Вообще нужно сказать, что условия в семье для формирования личности молодого Гесса были диаметрально противоположными, что не могло не сказаться на его взглядах и поступках в зрелом возрасте. Наиболее точно это было подмечено Гвидо Кноппом, который охарактеризовал обстановку в семействе Гесс следующим образом: «Отношения с родителями соответствовали стандартам воспитания на грани двух веков. Отец Гесса командовал семьей в таком строгом казарменном тоне, что, как вспоминал позже Рудольф Гесс, „у нас кровь стыла в жилах“… Семейное тепло исходило от матери, Клары Гесс. От нее Рудольф унаследовал любовь к природе и к музыке, веру в целебные травы и большой интерес к астрологии. Письма сыну в интернат почти всегда писала мать.
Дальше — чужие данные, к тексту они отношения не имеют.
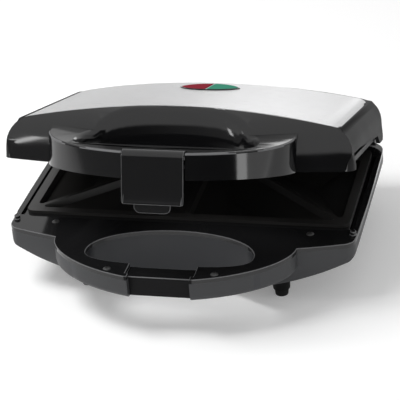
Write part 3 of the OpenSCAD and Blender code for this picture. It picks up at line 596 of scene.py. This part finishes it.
def maths(tree, operation, first, second):
    """One math node on a socket and a second socket or number."""
    node = tree.nodes.new("ShaderNodeMath")
    node.operation = operation
    tree.links.new(first, node.inputs[0])
    if isinstance(second, float):
        node.inputs[1].default_value = second
    else:
        tree.links.new(second, node.inputs[1])
    return node.outputs[0]


floor_ray = floor_tree.nodes.new("ShaderNodeLightPath").outputs
seen = maths(floor_tree, "MAXIMUM", floor_ray["Is Camera Ray"], floor_ray["Is Glossy Ray"])
seen = maths(floor_tree, "MAXIMUM", seen, floor_ray["Is Transmission Ray"])
lit = floor_tree.nodes.new("ShaderNodeBsdfDiffuse")
lit.inputs["Color"].default_value = floor_colour
glowing = floor_tree.nodes.new("ShaderNodeEmission")
floor_tree.links.new(maths(floor_tree, "MULTIPLY", seen, floor_glow), glowing.inputs["Strength"])
both = floor_tree.nodes.new("ShaderNodeAddShader")
floor_tree.links.new(lit.outputs[0], both.inputs[0])
floor_tree.links.new(glowing.outputs[0], both.inputs[1])
floor_out = floor_tree.nodes.new("ShaderNodeOutputMaterial")
floor_tree.links.new(both.outputs[0], floor_out.inputs["Surface"])
floor.data.materials.append(floor_white)
bpy.ops.object.select_all(action="DESELECT")

# Room: soft white all round, and plain white behind the object. For reflections alone it is bright
# overhead and at the rear and dark low in front, as behind a camera, so that the polished black
# shows where its faces turn.
room = bpy.data.worlds.new("room")
bpy.context.scene.world = room
room.use_nodes = True
room_tree = room.node_tree
room_tree.nodes.clear()


def ramp(value, start, end, low=0.0, high=1.0):
    """A smooth step from low to high, between two values of a socket."""
    step = room_tree.nodes.new("ShaderNodeMapRange")
    step.interpolation_type = "SMOOTHSTEP"
    step.inputs["From Min"].default_value = start
    step.inputs["From Max"].default_value = end
    step.inputs["To Min"].default_value = low
    step.inputs["To Max"].default_value = high
    room_tree.links.new(value, step.inputs["Value"])
    return step.outputs["Result"]


def white_light(strength):
    """A white background whose strength is a number or comes from a socket."""
    light = room_tree.nodes.new("ShaderNodeBackground")
    light.inputs["Color"].default_value = (1, 1, 1, 1)
    if isinstance(strength, float):
        light.inputs["Strength"].default_value = strength
    else:
        room_tree.links.new(strength, light.inputs["Strength"])
    return light.outputs[0]


def chosen(share, first, second):
    """The first light, or the second where the share is one."""
    mix = room_tree.nodes.new("ShaderNodeMixShader")
    room_tree.links.new(share, mix.inputs["Fac"])
    room_tree.links.new(first, mix.inputs[1])
    room_tree.links.new(second, mix.inputs[2])
    return mix.outputs[0]


way = room_tree.nodes.new("ShaderNodeTexCoord").outputs["Generated"]
split = room_tree.nodes.new("ShaderNodeSeparateXYZ")
room_tree.links.new(way, split.inputs["Vector"])
to_right, to_rear = split.outputs["X"], split.outputs["Y"]
ceiling_lean = (-0.12, 0.0, 1.0)
tilted = room_tree.nodes.new("ShaderNodeVectorMath")
tilted.operation = "DOT_PRODUCT"
tilted.inputs[1].default_value = ceiling_lean
room_tree.links.new(way, tilted.inputs[0])
overhead = ramp(tilted.outputs["Value"], start=0.52, end=0.64)
left_side = ramp(to_right, start=-0.7, end=0.2, low=0.6, high=1.0)
right_side = ramp(to_right, start=0.2, end=0.75, low=1.0, high=0.72)
sides = maths(room_tree, "MULTIPLY", left_side, right_side)
rear = maths(room_tree, "MULTIPLY", ramp(to_rear, start=-0.25, end=0.1), sides)
front = ramp(to_right, start=-0.9, end=0.5, low=0.25, high=0.03)
mirrored = maths(room_tree, "MAXIMUM", maths(room_tree, "MAXIMUM", overhead, rear), front)
room_glow = 0.52
backdrop_glow = 1.0
room_ray = room_tree.nodes.new("ShaderNodeLightPath").outputs
unmirrored = maths(room_tree, "MAXIMUM", room_ray["Is Camera Ray"], room_ray["Is Transmission Ray"])
room_light = chosen(room_ray["Is Glossy Ray"], white_light(room_glow), white_light(mirrored))
room_out = room_tree.nodes.new("ShaderNodeOutputWorld")
whole_room = chosen(unmirrored, room_light, white_light(backdrop_glow))
room_tree.links.new(whole_room, room_out.inputs["Surface"])


# Lamps: one large soft box at the upper left lights the object and casts its shadow, and four
# weaker ones stand where the polished black mirrors them.
lid_middle = Vector((0.0, -0.03, 0.1))


def softbox(name, turned, raised, away, size, power, mirrored=True):
    """A lamp that stands away from the lid's middle, turned from straight in front and raised."""
    lamp = bpy.data.lights.new(name, "AREA")
    lamp.shape = "RECTANGLE"
    lamp.size, lamp.size_y = size
    lamp.energy = power
    holder = bpy.data.objects.new(name, lamp)
    bpy.context.scene.collection.objects.link(holder)
    turn, lift = math.radians(turned), math.radians(raised)
    out = Vector((math.sin(turn) * math.cos(lift), -math.cos(turn) * math.cos(lift), math.sin(lift)))
    holder.location = lid_middle + out * away
    holder.rotation_euler = out.to_track_quat("Z", "Y").to_euler()
    holder.visible_glossy = mirrored
    holder.visible_camera = False


softbox("overhead", turned=-75, raised=60, away=1.2, size=(0.6, 0.5), power=10.5, mirrored=False)
softbox("left_strip", turned=-64, raised=28, away=1.2, size=(0.07, 0.28), power=0.6)
softbox("right_strip", turned=48, raised=3, away=1.2, size=(0.16, 0.3), power=0.7)
softbox("right_panel", turned=68, raised=2, away=1.4, size=(0.8, 0.4), power=1.2)
softbox("rear", turned=185, raised=8, away=1.6, size=(0.35, 0.4), power=0.8)

# Camera: solved from the photograph. It looks at the deck at the plates' front edge, from the right
# and above and rolled a little, with the picture's centre shifted.
deck_z = 0.045
turned, raised, rolled = (math.radians(degrees) for degrees in (15.28, 28.39, -4.67))
distance = 1.25876
focal_px, frame_px, sensor_mm = 1848.96, 400, 36.0
centre_px = (-15.62, 20.39)
back = Vector((math.sin(turned) * math.cos(raised), -math.cos(turned) * math.cos(raised),
               math.sin(raised)))
right = Vector((math.cos(turned), math.sin(turned), 0))
up = back.cross(right)
level_right = right * math.cos(rolled) + up * math.sin(rolled)
level_up = up * math.cos(rolled) - right * math.sin(rolled)
camera_data = bpy.data.cameras.new("camera")
camera_data.sensor_width = sensor_mm
camera_data.lens = focal_px / frame_px * sensor_mm
camera_data.shift_x = -centre_px[0] / frame_px
camera_data.shift_y = centre_px[1] / frame_px
camera = bpy.data.objects.new("camera", camera_data)
bpy.context.scene.collection.objects.link(camera)
aim = Vector((0, plates_front_y, deck_z))
turn = Matrix((level_right, level_up, back)).transposed().to_4x4()
camera.matrix_world = Matrix.Translation(aim + back * distance) @ turn
bpy.context.scene.camera = camera
bpy.context.scene.view_settings.view_transform = "Standard"
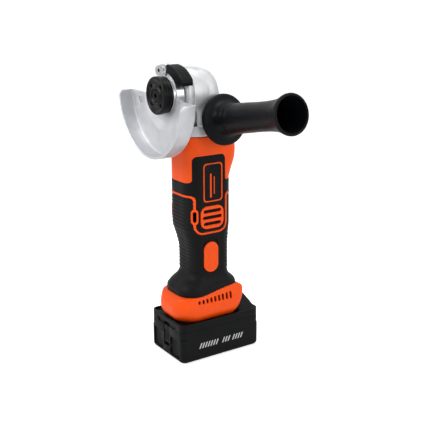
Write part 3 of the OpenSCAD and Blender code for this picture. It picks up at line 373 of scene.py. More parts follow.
def edit(obj, kind="FACE"):
    """Opens obj in edit mode with nothing selected."""
    work_on(obj)
    bpy.ops.object.mode_set(mode="EDIT")
    bpy.ops.mesh.select_mode(type=kind)
    bpy.ops.mesh.select_all(action="DESELECT")


def edit_all(obj, kind="FACE"):
    """Opens obj in edit mode with everything selected."""
    edit(obj, kind)
    bpy.ops.mesh.select_all(action="SELECT")


def select_faces(obj, wanted):
    """Opens obj with the faces selected whose centre (mm) and normal pass the test."""
    edit(obj)
    mesh = bmesh.from_edit_mesh(obj.data)
    for face in mesh.faces:
        face.select_set(wanted(face.calc_center_median() * 1000, face.normal))
    bmesh.update_edit_mesh(obj.data)


def select_points(obj, wanted):
    """Opens obj with the points selected whose place (mm) passes the test."""
    edit(obj, "VERT")
    mesh = bmesh.from_edit_mesh(obj.data)
    for point in mesh.verts:
        point.select_set(wanted(point.co * 1000))
    mesh.select_flush(True)
    bmesh.update_edit_mesh(obj.data)


def close_up(obj):
    """Merges doubles and turns every face outwards."""
    edit_all(obj, "VERT")
    bpy.ops.mesh.remove_doubles(threshold=0.00001)
    bpy.ops.mesh.normals_make_consistent(inside=False)
    relax()
    return obj


def apply_modifier(obj, kind, **settings):
    """Adds one modifier with its settings and applies it."""
    work_on(obj)
    modifier = obj.modifiers.new(kind.lower(), kind)
    for key, value in settings.items():
        setattr(modifier, key, value)
    bpy.ops.object.modifier_apply(modifier=modifier.name)
    return obj


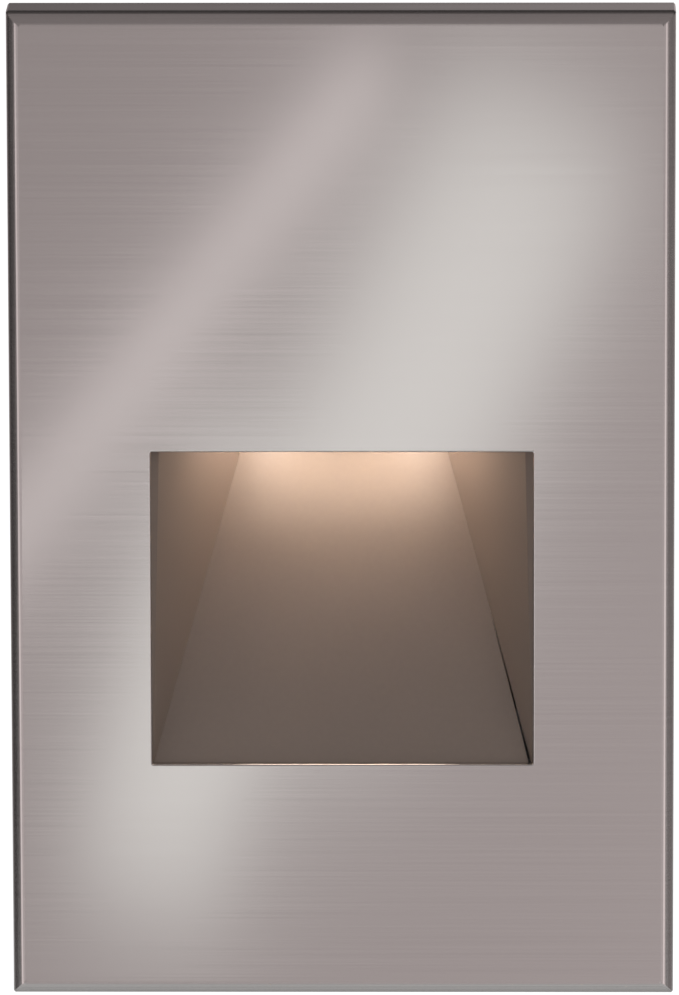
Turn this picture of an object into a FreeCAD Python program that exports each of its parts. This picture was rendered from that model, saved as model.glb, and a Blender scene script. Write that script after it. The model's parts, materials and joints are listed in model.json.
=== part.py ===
import FreeCAD, Part
import math
import os
import re
import Sketcher

# A recessed step light. X runs to the right, Y into the wall and Z up. The origin is the middle of
# the bracket's screw pattern, on the wall's face (Y = 0). Every size is in millimetres.
SIZES = {
    # Face plate: a folded pan, open towards the wall
    "plate_width": 85.0,
    "plate_height": 128.0,
    "plate_depth": 8.0,
    "plate_sheet": 1.2,
    "plate_bend": 1.6,
    "rim_gap": 0.5,
    "opening_width": 48.8,
    "opening_height": 40.8,
    "opening_drop": 13.2,
    "opening_corner": 0.4,
    "weep_width": 8.0,
    "weep_height": 1.5,
    # Foam ring against the wall
    "wall_gasket_width": 3.2,
    "gasket_slip": 0.15,
    "notch_gap": 0.65,
    # Bracket: a steel frame on the wall box
    "bracket_sheet": 1.2,
    "bracket_height": 108.0,
    "bracket_clearance": 0.6,
    "box_screw_spacing": 83.3,
    "box_hole_radius": 2.0,
    "ear_height": 18.0,
    "ear_gap": 0.9,
    "earth_tab_width": 12.0,
    "earth_tab_offset": 16.0,
    "earth_screw_share": 0.375,
    "earth_head_radius": 3.0,
    "earth_head_height": 2.4,
    "earth_screw_length": 7.0,
    "earth_socket": 1.2,
    # Set screws and the inserts they run in
    "set_screw_radius": 1.5,
    "set_screw_length": 8.0,
    "set_screw_recess": 0.2,
    "set_screw_socket": 0.85,
    "set_screw_socket_depth": 2.0,
    "running_gap": 0.04,
    "insert_share": 0.34375,
    "insert_shoulder": 0.55,
    "insert_gap": 0.45,
    "insert_length": 3.6,
    # Housing: die-cast, in the wall box
    "front_gasket_share": 0.1,
    "flange_share": 0.25,
    "housing_wall": 2.0,
    "scoop_behind": 10.5,
    "housing_corner": 3.0,
    "room_side_gap": 0.8,
    "collar_side": 2.0,
    "driver_room_height": 13.0,
    "roof_thick": 4.5,
    "fin_count": 8,
    "fin_pitch": 4.0,
    "fin_groove": 2.0,
    "fin_depth": 2.0,
    "fin_front": 2.0,
    "fin_back_gap": 4.0,
    "stud_offset": 4.0,
    "stud_margin": 3.6,
    "stud_radius": 1.5,
    "stud_past_nut": 0.3,
    "stud_foot_radius": 2.1,
    "stud_foot_thick": 0.5,
    "stud_spacing": 44.0,
    "washer_radius": 3.2,
    "washer_thick": 0.5,
    "nut_radius": 3.1,
    "nut_share": 0.225,
    "hole_gap": 0.1,
    "flange_side": 3.4,
    "drain_radius": 1.5,
    "drain_spacing": 24.0,
    # Recess: a sloped panel between two cheeks
    "scoop_depth": 28.0,
    "scoop_sheet": 0.8,
    "scoop_facet": 1.0,
    "scoop_back_width": 23.8,
    "seam_gap": 0.12,
    "slope_drop": 0.5,
    "slope_foot": 1.3,
    "recess_clearance": 0.1,
    # Window over the recess
    "window_rise": 0.6,
    "retainer_thick": 1.0,
    "retainer_side_gap": 1.8,
    "retainer_front_gap": 0.2,
    "retainer_past_lens": 4.5,
    "retainer_screw_side": 9.5,
    "retainer_screw_inset": 2.1,
    "retainer_screw_radius": 1.0,
    "retainer_screw_length": 5.5,
    "lens_thick": 2.5,
    "lens_side_gap": 4.8,
    "lens_past_scoop": 2.0,
    "lens_lap": 2.0,
    "lens_side_lap": 3.5,
    "lens_gap": 0.2,
    "lens_gasket_thick": 0.8,
    "lamp_front_gap": 6.0,
    "lamp_room_height": 3.5,
    "shelf_thick": 2.0,
    "view_inset": 0.4,
    "view_past_board": 1.0,
    # Light source
    "pad_thick": 0.5,
    "board_thick": 1.6,
    "led_board_gap": 0.6,
    "lamp_wiring": 6.0,
    "emitter_side": 3.0,
    "emitter_thick": 0.7,
    "emitter_pitch": 6.0,
    "emitter_inset": 4.5,
    "board_screw_side": 2.8,
    "board_screw_inset": 2.7,
    "board_screw_radius": 1.0,
    "board_screw_length": 4.6,
    "small_head_radius": 1.9,
    "small_head_height": 1.1,
    "small_socket": 0.75,
    "connector_width": 5.0,
    "connector_depth": 3.0,
    "connector_inset": 1.0,
    "connector_height": 1.8,
    "lead_radius": 0.45,
    "lead_spacing": 1.8,
    "lead_bend": 1.6,
    "grommet_inset": 2.7,
    "grommet_radius": 2.2,
    "grommet_lip_radius": 2.6,
    "grommet_lip": 0.6,
    # Driver
    "standoff_height": 2.5,
    "standoff_radius": 2.2,
    "standoff_side": 2.6,
    "standoff_front_inset": 3.0,
    "standoff_end_inset": 6.7,
    "driver_side_gap": 1.3,
    "driver_front_gap": 0.9,
    "driver_end_gap": 2.8,
    "driver_headroom": 0.9,
    "driver_part_gap": 1.0,
    "driver_screw_radius": 1.2,
    "driver_screw_length": 8.0,
    "driver_head_radius": 2.2,
    "driver_head_height": 1.3,
    "driver_socket": 0.9,
    "transformer_width": 12.0,
    "transformer_depth": 12.5,
    "transformer_side": 5.5,
    "transformer_inset": 5.1,
    "core_inset": 2.1,
    "winding_inset": 1.5,
    "winding_drop": 1.6,
    "capacitor_radius": 3.4,
    "capacitor_inset": 8.6,
    "choke_radius": 3.1,
    "choke_wire": 1.5,
    "chip_width": 4.0,
    "chip_depth": 4.0,
    "chip_thick": 1.6,
    "terminal_width": 15.0,
    "terminal_edge": 1.0,
    "terminal_depth": 7.4,
    "terminal_pitch": 5.0,
    "terminal_bore": 1.5,
    "terminal_entry_rise": 2.7,
    "terminal_entry_depth": 4.9,
    "terminal_well": 3.2,
    "clamp_thick": 2.0,
    "clamp_socket": 0.75,
    # Back of the driver room
    "cover_gasket_thick": 0.8,
    "cover_thick": 2.0,
    "cover_foot": 2.1,
    "cover_screw_side": 5.3,
    "cover_screw_radius": 1.5,
    "cover_screw_length": 8.8,
    "cover_head_radius": 2.5,
    "cover_head_height": 1.6,
    "cover_socket": 1.1,
    "bushing_radius": 4.9,
    "bushing_bore": 3.5,
    "bushing_lip_radius": 6.4,
    "bushing_lip": 1.8,
    "bushing_barb_radius": 5.5,
    "bushing_barb": 1.4,
}

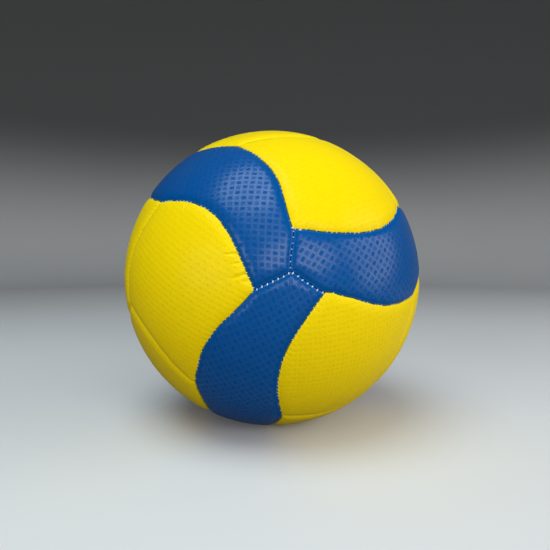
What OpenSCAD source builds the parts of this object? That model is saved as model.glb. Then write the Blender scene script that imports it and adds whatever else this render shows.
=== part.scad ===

Страх и восхищение авторитетом отца и, с другой стороны, глубокие, нежные отношения с матерью – эти два противоположных полюса определили всю жизнь Гесса. Характерным для него было то, что он не мог найти собственную позицию между ними, и всю жизнь у него было два лица: крепкий смельчак, участник драк „эпохи борьбы“, был одновременно сентиментальным другом животных, который в буквальном смысле слова и мухи не мог обидеть. Апостол партийной морали, резко выступавший против коррупции и злоупотребления служебным положением, он требовал введения в оккупированной Польше телесных наказаний для евреев. Смелый и решительный офицер Первой мировой войны настолько покорно подчинялся Гитлеру, что не оставалось места для собственной инициативы. И наконец: лишенный политического влияния Заместитель, над которым другие смеялись за его индифферентность и оторванность от жизни, в 1941 году вдруг проявил решительность и отвагу и в разгар войны перелетел к врагу».
Эту же двойственность в характере Гесса отмечает и британский историк Питер Пэдфилд. В книге «Секретная миссия Рудольфа Гесса» он утверждает: «Война стала для него освобождением, личным и эмоциональным». Аналогичное мнение высказывает по этому поводу и Г. Кнопп: «Когда разразилась Мировая война, это стало решающим поворотом в жизни 20-летнего Рудольфа Гесса. В августе 1914 года он записался добровольцем против воли отца. Впервые сын открыто вышел из повиновения… Отец и сын сохранили взаимное уважение, но Рудольф Гесс теперь искал другие авторитеты».
Тяга к авторитету была еще одной важной особенностью его характера. «После отдаления от отца, – по словам Кноппа, – он все время искал точку опоры. В армии этот вакуум заполняла военная иерархия, позже на какое-то время – учитель и по-отечески относящийся к нему старший товарищ Карл Хаусхофер». С этим армейским генералом и специалистом по Дальнему Востоку Рудольф познакомился после поступления в Мюнхенский университет, в котором тот организовывал новый факультет геополитики. По словам Пэдфилда, Хаусхофер очаровал Гесса главным образом тем, что «кроме широкого кругозора, феноменальной начитанности, эрудиции и высокоразвитой интуиции, столь отличавшей генерала от отца Рудольфа, стремившегося силой заставить сына заниматься семейным бизнесом, имел такое представление о месте Германии в мире, которое отвечало самым глубоким чаяниям Гесса». А чаяния эти после того, как он побывал на фронте и стал настоящим немецким ура-патриотом, в его представлении состояли в восстановлении исторической справедливости по отношению к немецкому государству, униженному поражением в войне и позорным Версальским договором.
Залог возрождения Германии Рудольф Гесс видел в возрождении немецкой нации, ее консолидации в борьбе с врагами. «Единственное, что меня поддерживает, – говорил он летом 1919 года, – это надежда на то, что наступит день мщения». Кому надо отомстить, он к тому времени уже точно знал: коммунистам, социал-демократам и евреям. А путь к возрождению немецкого государства был четко обозначен геополитическими концепциями Хаусхофера, взятыми на вооружение нацистской партией. Одна из них – концепция лебенсраум («жизненного пространства») – гласила о том, что Германии для того, чтобы стать крупной глобальной державой, необходимо расширяться на восток. Вторая основывалась на известной идее пангерманизма и заключалась в том, что все говорящие на немецком языке люди должны составлять часть одного великогерманского народа.